- [WHAT YOU ARE ASKED TO DO]:
Print the whole listing exactly.

################

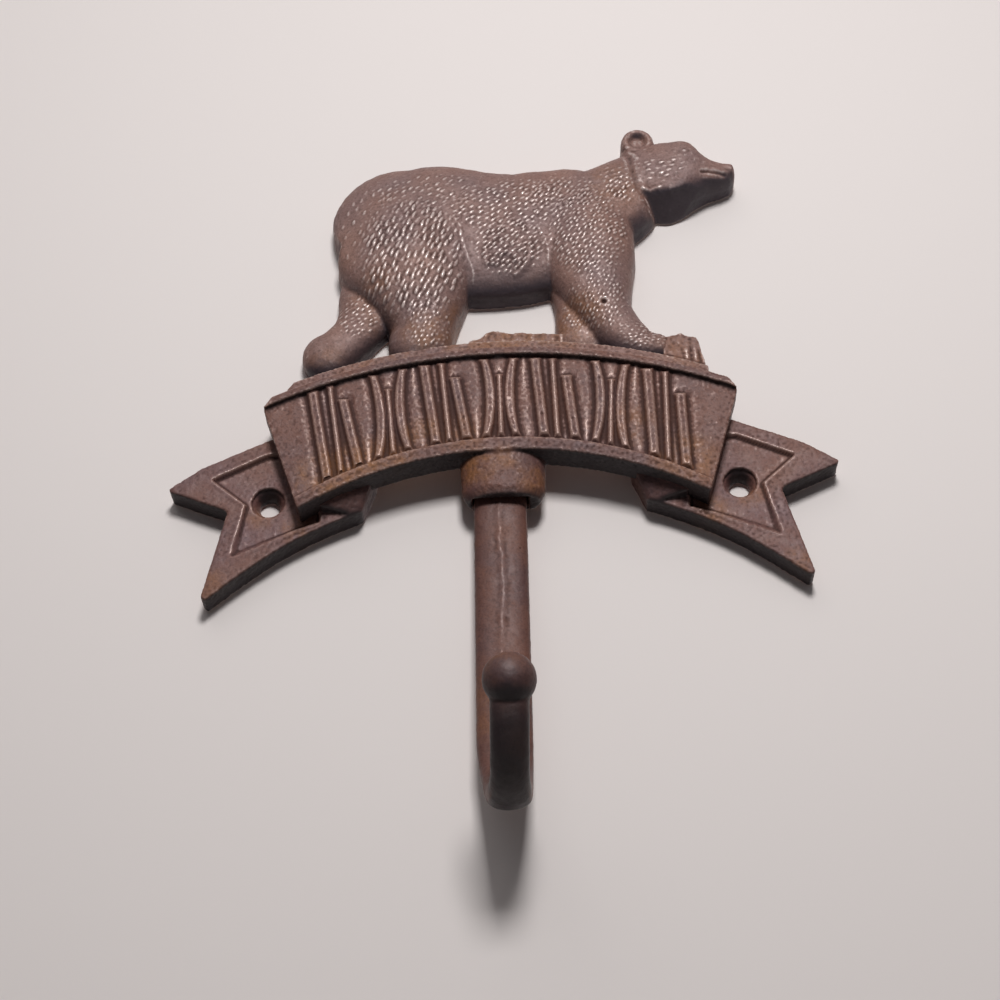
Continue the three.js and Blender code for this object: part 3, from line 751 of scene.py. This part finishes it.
ridges = [  # line, width and height: the flank's parting lines and folds, then the lip and the ear's foot
    ([(-10.6, 38.8), (-9, 35.6), (-8.6, 31.4), (-7.3, 26.6), (-5.8, 22), (-6, 19)], 0.8, 0.11),
    ([(-7.4, 39), (-8.8, 35.8)], 1.6, 0.18),
    ([(11.4, 35), (13.4, 31), (14.3, 27), (14.1, 23)], 0.8, 0.09),
    ([(-2.4, 24.6), (-2.3, 28.5), (-0.5, 31.2), (2, 33)], 1.3, 0.25),
    ([(-0.7, 24.2), (1.2, 26.9), (4.7, 27), (6.2, 24.4)], 1.6, 0.3),
    ([(5.4, 20.8), (8, 22.8), (9.4, 26.4), (9.2, 29.4)], 1.4, 0.25),
    ([(57.4, 49.3), (60, 49.6), (62.4, 49.5)], 1.1, 0.2),
    ([(37.2, 61.6), (38.4, 59.4), (39.8, 57)], 1.6, 0.3),
    ([(40.8, 46.6), (42.6, 46), (45, 46.4)], 1.4, 0.3),
]
grooves = [  # the mouth, and the crease behind the jaw
    ([(57, 51), (58.8, 51.2), (61, 51.1), (63.4, 50.8)], 0.85, -0.42),
    ([(37.6, 58), (38.2, 53), (38.6, 49), (39.6, 46), (41.5, 43.6), (42.4, 40)], 1.9, -0.5),
]
mounds = [  # centre, radii, height and turn: the eye's hollow, the eye, the brow, a blowhole in the foreleg
    ((52.6, 58), (1.7, 1.2), -0.34, 0),
    ((52.7, 58), (0.7, 0.5), 0.3, 0),
    ((52.4, 61.6), (3.2, 1.5), 0.35, -8),
    ((28, 9.1), (0.62, 0.55), -1.5, 0),
]
softZones = [  # centre and radii of the places where limbs run together without an edge
    ((-24, 42), (17, 14)), ((-9, 36), (6, 15)), ((24, 44), (14, 11)), ((13, 40), (8, 15)),
    ((33, 44), (9, 10)), ((41, 53), (6, 7)), ((41, 57), (5, 5)), ((-37, 35), (9, 13)),
]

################

- [ANSWER TO THIS PROBLEM]:
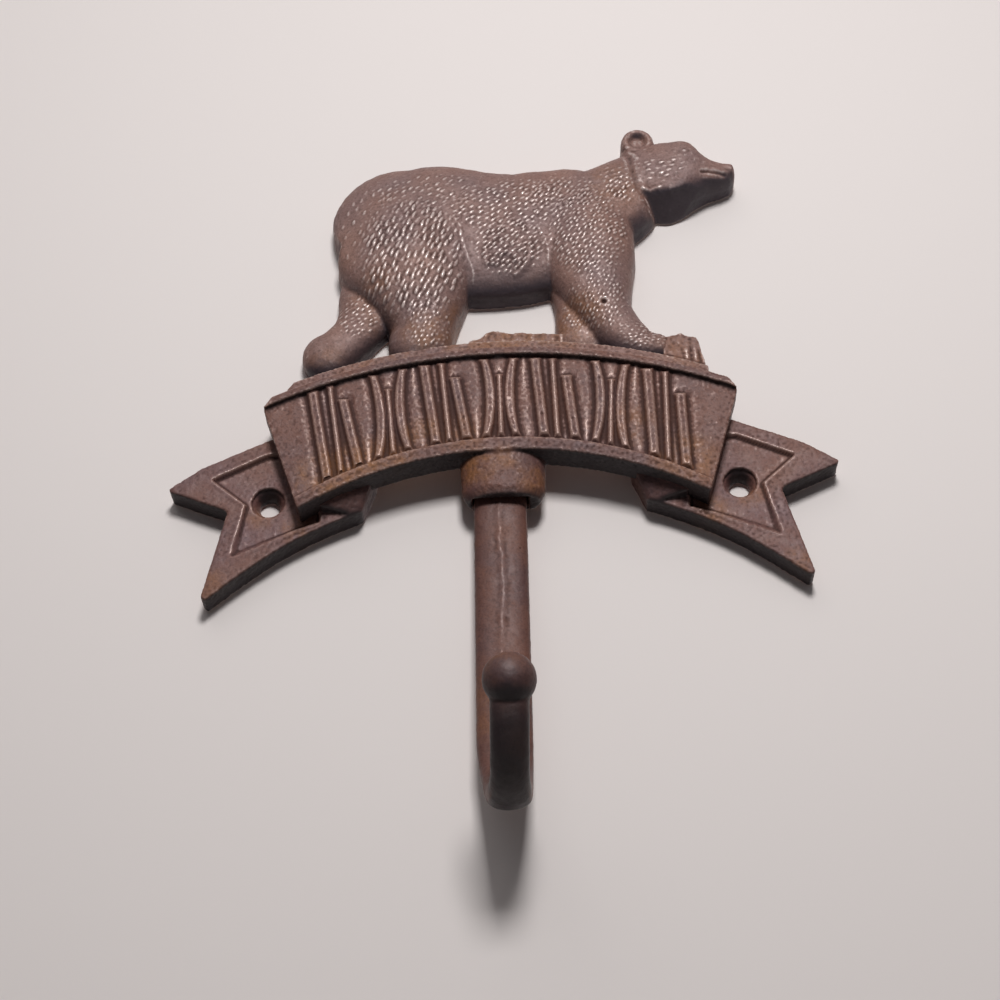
Continue the three.js and Blender code for this object: part 3, from line 751 of scene.py. This part finishes it.
ridges = [  # line, width and height: the flank's parting lines and folds, then the lip and the ear's foot
    ([(-10.6, 38.8), (-9, 35.6), (-8.6, 31.4), (-7.3, 26.6), (-5.8, 22), (-6, 19)], 0.8, 0.11),
    ([(-7.4, 39), (-8.8, 35.8)], 1.6, 0.18),
    ([(11.4, 35), (13.4, 31), (14.3, 27), (14.1, 23)], 0.8, 0.09),
    ([(-2.4, 24.6), (-2.3, 28.5), (-0.5, 31.2), (2, 33)], 1.3, 0.25),
    ([(-0.7, 24.2), (1.2, 26.9), (4.7, 27), (6.2, 24.4)], 1.6, 0.3),
    ([(5.4, 20.8), (8, 22.8), (9.4, 26.4), (9.2, 29.4)], 1.4, 0.25),
    ([(57.4, 49.3), (60, 49.6), (62.4, 49.5)], 1.1, 0.2),
    ([(37.2, 61.6), (38.4, 59.4), (39.8, 57)], 1.6, 0.3),
    ([(40.8, 46.6), (42.6, 46), (45, 46.4)], 1.4, 0.3),
]
grooves = [  # the mouth, and the crease behind the jaw
    ([(57, 51), (58.8, 51.2), (61, 51.1), (63.4, 50.8)], 0.85, -0.42),
    ([(37.6, 58), (38.2, 53), (38.6, 49), (39.6, 46), (41.5, 43.6), (42.4, 40)], 1.9, -0.5),
]
mounds = [  # centre, radii, height and turn: the eye's hollow, the eye, the brow, a blowhole in the foreleg
    ((52.6, 58), (1.7, 1.2), -0.34, 0),
    ((52.7, 58), (0.7, 0.5), 0.3, 0),
    ((52.4, 61.6), (3.2, 1.5), 0.35, -8),
    ((28, 9.1), (0.62, 0.55), -1.5, 0),
]
softZones = [  # centre and radii of the places where limbs run together without an edge
    ((-24, 42), (17, 14)), ((-9, 36), (6, 15)), ((24, 44), (14, 11)), ((13, 40), (8, 15)),
    ((33, 44), (9, 10)), ((41, 53), (6, 7)), ((41, 57), (5, 5)), ((-37, 35), (9, 13)),
]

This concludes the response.